Quote exactly and only this range of lines in the data below: the line that holds "const group = new THREE.Group();" to the line that holds "obj.matrix_parent_inverse = Matrix.Identity(4)", both included.
========================
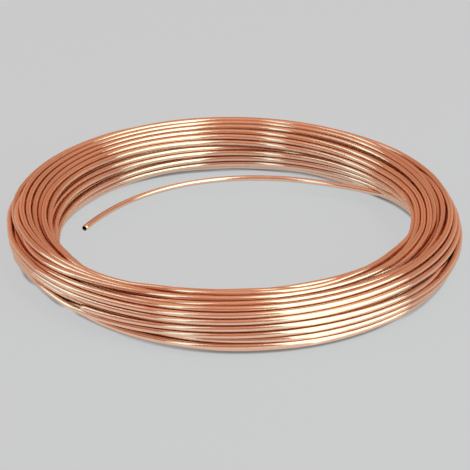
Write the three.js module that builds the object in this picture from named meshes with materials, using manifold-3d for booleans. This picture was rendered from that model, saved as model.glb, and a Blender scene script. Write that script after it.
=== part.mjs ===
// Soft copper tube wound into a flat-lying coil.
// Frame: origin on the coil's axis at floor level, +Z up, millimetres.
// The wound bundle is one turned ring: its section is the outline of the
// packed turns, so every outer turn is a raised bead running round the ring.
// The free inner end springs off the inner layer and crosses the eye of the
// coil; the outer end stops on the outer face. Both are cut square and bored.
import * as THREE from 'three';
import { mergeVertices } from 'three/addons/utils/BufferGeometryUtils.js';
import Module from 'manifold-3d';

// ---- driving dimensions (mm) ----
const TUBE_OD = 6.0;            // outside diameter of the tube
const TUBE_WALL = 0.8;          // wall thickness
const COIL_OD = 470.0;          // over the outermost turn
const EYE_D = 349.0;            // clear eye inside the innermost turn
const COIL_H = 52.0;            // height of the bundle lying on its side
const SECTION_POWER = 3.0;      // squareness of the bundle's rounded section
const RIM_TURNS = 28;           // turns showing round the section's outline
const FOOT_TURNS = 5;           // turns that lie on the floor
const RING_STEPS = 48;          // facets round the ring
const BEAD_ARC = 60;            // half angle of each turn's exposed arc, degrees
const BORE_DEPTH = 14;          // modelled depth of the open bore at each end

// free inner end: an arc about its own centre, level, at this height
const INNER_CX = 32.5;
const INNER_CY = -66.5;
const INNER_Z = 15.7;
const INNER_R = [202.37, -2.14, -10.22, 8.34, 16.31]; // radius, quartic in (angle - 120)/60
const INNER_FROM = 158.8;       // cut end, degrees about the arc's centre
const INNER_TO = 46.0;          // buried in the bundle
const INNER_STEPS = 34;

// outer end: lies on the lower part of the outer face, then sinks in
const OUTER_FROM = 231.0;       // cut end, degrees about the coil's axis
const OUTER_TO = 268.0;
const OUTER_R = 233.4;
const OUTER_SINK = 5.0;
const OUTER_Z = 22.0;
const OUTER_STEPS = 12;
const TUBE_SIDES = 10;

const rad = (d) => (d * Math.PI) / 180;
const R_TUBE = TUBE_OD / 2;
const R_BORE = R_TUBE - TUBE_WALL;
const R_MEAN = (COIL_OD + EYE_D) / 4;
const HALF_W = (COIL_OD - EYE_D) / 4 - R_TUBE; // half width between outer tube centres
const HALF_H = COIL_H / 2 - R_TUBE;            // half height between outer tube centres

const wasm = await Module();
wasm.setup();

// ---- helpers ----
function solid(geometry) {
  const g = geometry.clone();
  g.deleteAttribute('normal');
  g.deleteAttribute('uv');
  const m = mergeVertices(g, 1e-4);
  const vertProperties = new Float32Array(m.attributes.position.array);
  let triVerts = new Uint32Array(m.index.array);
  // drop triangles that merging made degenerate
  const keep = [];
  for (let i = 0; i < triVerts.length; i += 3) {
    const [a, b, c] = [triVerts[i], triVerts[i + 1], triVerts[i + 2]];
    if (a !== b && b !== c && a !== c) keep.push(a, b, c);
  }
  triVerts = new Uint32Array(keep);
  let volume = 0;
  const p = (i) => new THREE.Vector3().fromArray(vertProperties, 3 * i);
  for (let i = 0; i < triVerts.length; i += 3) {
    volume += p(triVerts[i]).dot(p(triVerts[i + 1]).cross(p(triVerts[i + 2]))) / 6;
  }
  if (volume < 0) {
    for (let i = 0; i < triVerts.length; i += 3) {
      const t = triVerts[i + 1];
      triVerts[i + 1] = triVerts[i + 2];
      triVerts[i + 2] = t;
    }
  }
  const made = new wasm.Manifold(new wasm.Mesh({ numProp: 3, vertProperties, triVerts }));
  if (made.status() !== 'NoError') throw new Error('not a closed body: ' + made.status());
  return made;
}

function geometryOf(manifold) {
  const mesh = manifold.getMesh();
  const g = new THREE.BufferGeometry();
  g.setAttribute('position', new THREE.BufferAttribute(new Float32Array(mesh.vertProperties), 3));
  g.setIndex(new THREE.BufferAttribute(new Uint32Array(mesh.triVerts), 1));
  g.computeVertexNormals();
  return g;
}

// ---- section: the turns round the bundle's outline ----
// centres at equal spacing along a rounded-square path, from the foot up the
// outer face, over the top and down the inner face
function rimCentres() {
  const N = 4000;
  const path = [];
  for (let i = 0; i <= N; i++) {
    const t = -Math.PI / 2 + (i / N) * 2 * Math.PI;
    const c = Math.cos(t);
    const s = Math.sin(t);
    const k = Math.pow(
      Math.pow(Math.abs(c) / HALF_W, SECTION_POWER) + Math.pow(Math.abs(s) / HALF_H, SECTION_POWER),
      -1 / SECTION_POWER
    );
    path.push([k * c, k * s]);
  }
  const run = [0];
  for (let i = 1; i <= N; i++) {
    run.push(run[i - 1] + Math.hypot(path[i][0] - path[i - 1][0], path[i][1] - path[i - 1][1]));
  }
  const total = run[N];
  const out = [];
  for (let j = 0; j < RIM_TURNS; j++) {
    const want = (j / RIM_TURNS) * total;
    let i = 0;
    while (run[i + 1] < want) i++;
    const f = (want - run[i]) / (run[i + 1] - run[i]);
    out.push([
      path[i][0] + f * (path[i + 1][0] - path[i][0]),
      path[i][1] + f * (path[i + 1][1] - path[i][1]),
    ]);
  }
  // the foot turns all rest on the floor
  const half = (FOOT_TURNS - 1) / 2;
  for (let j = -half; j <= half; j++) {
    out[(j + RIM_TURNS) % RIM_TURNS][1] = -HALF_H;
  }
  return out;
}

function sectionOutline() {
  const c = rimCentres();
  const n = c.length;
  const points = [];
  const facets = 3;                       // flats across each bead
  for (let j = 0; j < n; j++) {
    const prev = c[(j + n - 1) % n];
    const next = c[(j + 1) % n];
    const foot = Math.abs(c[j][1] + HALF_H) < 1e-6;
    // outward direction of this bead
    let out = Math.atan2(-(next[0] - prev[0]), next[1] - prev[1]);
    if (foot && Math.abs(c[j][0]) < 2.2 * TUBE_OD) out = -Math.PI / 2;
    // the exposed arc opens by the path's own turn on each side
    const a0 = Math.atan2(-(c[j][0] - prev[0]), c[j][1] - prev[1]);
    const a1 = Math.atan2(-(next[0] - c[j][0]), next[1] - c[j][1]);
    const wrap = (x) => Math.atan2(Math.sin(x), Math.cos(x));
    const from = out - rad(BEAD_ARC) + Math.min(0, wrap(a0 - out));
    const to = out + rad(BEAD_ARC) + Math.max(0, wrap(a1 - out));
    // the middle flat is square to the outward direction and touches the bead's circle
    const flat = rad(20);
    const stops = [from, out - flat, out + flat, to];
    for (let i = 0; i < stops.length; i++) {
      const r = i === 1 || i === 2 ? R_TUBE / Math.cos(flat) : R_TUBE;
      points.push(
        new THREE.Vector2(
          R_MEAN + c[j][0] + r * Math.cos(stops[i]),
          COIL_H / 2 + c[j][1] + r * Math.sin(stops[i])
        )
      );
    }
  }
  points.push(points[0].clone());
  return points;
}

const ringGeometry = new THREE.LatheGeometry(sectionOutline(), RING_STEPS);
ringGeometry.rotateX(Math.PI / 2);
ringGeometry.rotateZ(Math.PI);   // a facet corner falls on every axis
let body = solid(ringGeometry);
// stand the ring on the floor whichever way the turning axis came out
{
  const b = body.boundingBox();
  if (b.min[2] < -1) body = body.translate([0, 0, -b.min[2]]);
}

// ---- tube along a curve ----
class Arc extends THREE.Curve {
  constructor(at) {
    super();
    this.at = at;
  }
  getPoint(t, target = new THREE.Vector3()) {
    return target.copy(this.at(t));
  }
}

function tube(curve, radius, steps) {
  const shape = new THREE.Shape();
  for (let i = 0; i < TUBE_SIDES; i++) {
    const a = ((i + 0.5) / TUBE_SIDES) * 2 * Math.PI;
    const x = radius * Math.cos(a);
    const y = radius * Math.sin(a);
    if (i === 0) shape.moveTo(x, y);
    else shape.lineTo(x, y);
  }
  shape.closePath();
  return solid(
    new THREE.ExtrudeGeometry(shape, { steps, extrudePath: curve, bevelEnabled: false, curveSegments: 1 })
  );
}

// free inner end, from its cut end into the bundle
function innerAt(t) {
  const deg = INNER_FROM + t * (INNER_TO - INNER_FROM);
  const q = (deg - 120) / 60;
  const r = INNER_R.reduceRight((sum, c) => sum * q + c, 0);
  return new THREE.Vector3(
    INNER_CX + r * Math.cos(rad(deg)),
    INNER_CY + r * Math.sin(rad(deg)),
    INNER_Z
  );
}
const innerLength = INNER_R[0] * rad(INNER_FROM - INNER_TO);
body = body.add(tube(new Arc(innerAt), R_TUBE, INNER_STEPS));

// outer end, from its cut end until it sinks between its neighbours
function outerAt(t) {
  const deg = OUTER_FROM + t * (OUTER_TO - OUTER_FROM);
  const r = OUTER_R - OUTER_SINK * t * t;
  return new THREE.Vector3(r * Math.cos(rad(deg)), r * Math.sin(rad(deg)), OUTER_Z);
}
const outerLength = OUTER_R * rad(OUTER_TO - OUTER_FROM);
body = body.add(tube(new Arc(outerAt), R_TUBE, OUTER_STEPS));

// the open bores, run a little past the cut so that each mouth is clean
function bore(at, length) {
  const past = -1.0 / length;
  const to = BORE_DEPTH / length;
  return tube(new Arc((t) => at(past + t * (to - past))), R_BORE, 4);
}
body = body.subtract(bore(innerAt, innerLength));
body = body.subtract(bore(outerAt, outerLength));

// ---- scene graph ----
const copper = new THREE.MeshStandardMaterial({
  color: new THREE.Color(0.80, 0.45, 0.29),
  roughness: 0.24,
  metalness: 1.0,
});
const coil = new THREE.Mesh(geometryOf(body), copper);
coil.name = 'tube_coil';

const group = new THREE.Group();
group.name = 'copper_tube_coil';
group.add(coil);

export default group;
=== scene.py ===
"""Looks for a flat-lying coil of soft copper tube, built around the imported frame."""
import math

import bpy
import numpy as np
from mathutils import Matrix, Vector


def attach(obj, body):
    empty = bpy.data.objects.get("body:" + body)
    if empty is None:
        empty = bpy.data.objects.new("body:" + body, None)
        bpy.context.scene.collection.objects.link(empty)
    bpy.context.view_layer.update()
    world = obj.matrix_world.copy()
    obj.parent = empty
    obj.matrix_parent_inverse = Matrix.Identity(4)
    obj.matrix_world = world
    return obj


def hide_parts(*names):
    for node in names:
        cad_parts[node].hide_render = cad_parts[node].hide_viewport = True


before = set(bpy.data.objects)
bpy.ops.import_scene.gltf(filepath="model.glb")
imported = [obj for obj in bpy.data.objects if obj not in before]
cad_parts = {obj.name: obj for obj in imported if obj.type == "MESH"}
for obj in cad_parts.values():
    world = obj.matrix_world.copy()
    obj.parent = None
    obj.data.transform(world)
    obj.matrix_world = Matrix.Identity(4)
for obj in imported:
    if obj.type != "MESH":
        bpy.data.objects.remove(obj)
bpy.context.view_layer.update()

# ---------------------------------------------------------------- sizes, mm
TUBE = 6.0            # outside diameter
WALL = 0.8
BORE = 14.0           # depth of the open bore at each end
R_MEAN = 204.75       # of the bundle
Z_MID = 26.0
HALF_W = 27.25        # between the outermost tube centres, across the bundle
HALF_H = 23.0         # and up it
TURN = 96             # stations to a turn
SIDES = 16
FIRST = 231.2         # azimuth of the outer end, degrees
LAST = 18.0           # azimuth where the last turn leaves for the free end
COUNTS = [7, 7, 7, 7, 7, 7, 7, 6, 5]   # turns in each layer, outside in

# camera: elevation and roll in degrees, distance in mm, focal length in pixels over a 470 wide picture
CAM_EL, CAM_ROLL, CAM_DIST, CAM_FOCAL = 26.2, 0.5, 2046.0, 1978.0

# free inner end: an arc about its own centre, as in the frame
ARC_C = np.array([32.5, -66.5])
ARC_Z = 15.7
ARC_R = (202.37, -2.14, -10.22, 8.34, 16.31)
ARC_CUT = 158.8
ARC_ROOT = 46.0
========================
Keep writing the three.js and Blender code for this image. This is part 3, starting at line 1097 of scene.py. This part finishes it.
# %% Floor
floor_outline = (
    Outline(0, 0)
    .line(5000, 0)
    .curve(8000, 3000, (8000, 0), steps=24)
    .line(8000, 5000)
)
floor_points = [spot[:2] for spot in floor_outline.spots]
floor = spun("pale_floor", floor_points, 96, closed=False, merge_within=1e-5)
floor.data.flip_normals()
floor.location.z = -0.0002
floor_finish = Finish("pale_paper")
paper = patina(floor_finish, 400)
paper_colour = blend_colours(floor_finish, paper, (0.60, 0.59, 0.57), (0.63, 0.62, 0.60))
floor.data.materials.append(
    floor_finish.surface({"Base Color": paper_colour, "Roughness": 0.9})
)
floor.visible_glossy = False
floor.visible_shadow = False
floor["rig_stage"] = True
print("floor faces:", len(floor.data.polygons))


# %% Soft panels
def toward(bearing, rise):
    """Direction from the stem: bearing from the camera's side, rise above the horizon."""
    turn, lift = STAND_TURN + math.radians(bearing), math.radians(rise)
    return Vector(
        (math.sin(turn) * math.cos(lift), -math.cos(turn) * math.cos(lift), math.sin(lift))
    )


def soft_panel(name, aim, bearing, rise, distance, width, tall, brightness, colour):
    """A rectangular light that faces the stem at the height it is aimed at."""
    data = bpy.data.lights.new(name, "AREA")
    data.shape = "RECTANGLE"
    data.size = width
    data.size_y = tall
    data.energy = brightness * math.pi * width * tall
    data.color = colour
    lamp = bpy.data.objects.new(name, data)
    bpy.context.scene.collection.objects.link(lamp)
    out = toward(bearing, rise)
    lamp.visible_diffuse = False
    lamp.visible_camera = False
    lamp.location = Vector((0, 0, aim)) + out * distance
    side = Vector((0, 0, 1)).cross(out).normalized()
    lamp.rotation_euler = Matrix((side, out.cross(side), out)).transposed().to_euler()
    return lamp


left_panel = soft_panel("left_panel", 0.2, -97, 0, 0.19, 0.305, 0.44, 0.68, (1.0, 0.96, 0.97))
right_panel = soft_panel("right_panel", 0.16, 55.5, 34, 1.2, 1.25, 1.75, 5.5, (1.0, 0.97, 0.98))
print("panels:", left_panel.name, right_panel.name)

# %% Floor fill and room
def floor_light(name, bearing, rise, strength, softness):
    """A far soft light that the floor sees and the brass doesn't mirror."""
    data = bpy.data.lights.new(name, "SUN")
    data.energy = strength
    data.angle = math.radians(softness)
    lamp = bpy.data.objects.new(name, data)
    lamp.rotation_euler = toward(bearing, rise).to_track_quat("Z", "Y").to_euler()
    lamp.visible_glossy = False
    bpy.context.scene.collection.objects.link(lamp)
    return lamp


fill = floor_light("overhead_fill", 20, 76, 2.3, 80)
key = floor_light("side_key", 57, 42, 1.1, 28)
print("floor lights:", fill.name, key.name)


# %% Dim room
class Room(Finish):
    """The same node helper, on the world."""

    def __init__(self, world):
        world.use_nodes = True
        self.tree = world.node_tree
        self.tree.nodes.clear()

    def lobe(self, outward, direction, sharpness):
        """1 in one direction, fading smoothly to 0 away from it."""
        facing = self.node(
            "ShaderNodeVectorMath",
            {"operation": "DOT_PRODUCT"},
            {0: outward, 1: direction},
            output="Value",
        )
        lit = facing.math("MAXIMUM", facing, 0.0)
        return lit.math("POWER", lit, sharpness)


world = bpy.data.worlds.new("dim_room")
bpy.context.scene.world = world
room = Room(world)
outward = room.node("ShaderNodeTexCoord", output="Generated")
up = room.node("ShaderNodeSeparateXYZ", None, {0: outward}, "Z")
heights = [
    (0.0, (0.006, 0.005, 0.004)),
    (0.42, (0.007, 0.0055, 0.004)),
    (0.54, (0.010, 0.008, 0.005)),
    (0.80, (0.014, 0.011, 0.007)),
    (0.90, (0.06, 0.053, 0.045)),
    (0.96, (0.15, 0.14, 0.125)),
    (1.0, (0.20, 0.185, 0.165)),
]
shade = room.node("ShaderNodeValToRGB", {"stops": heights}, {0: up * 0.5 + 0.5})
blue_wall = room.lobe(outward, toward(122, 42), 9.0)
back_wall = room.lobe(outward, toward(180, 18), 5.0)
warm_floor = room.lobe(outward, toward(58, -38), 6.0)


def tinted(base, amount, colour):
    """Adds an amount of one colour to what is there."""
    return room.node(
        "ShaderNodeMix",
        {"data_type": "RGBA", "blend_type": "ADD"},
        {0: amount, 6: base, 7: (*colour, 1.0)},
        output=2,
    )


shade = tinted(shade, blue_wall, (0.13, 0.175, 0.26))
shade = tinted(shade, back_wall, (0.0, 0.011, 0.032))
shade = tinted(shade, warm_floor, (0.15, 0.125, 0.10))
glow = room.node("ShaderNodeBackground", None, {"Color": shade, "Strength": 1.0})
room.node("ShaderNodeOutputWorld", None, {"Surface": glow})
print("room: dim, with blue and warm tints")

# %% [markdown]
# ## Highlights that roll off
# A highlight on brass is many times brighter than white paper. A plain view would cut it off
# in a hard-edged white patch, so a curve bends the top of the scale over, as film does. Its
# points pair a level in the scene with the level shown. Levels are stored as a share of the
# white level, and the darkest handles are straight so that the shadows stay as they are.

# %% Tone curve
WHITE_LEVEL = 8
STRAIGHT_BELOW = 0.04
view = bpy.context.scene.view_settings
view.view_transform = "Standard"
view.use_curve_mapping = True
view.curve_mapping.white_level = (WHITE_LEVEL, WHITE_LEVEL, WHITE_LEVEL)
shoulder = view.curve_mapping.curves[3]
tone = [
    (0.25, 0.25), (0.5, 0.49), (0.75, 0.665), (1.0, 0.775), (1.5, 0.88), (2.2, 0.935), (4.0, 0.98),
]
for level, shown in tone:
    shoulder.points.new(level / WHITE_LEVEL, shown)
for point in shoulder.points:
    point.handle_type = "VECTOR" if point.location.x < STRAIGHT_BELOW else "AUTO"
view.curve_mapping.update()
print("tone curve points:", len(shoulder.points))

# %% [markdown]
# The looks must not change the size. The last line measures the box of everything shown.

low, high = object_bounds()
========================
• **Problem solution**
const group = new THREE.Group();
group.name = 'copper_tube_coil';
group.add(coil);

export default group;
=== scene.py ===
"""Looks for a flat-lying coil of soft copper tube, built around the imported frame."""
import math

import bpy
import numpy as np
from mathutils import Matrix, Vector


def attach(obj, body):
    empty = bpy.data.objects.get("body:" + body)
    if empty is None:
        empty = bpy.data.objects.new("body:" + body, None)
        bpy.context.scene.collection.objects.link(empty)
    bpy.context.view_layer.update()
    world = obj.matrix_world.copy()
    obj.parent = empty
    obj.matrix_parent_inverse = Matrix.Identity(4)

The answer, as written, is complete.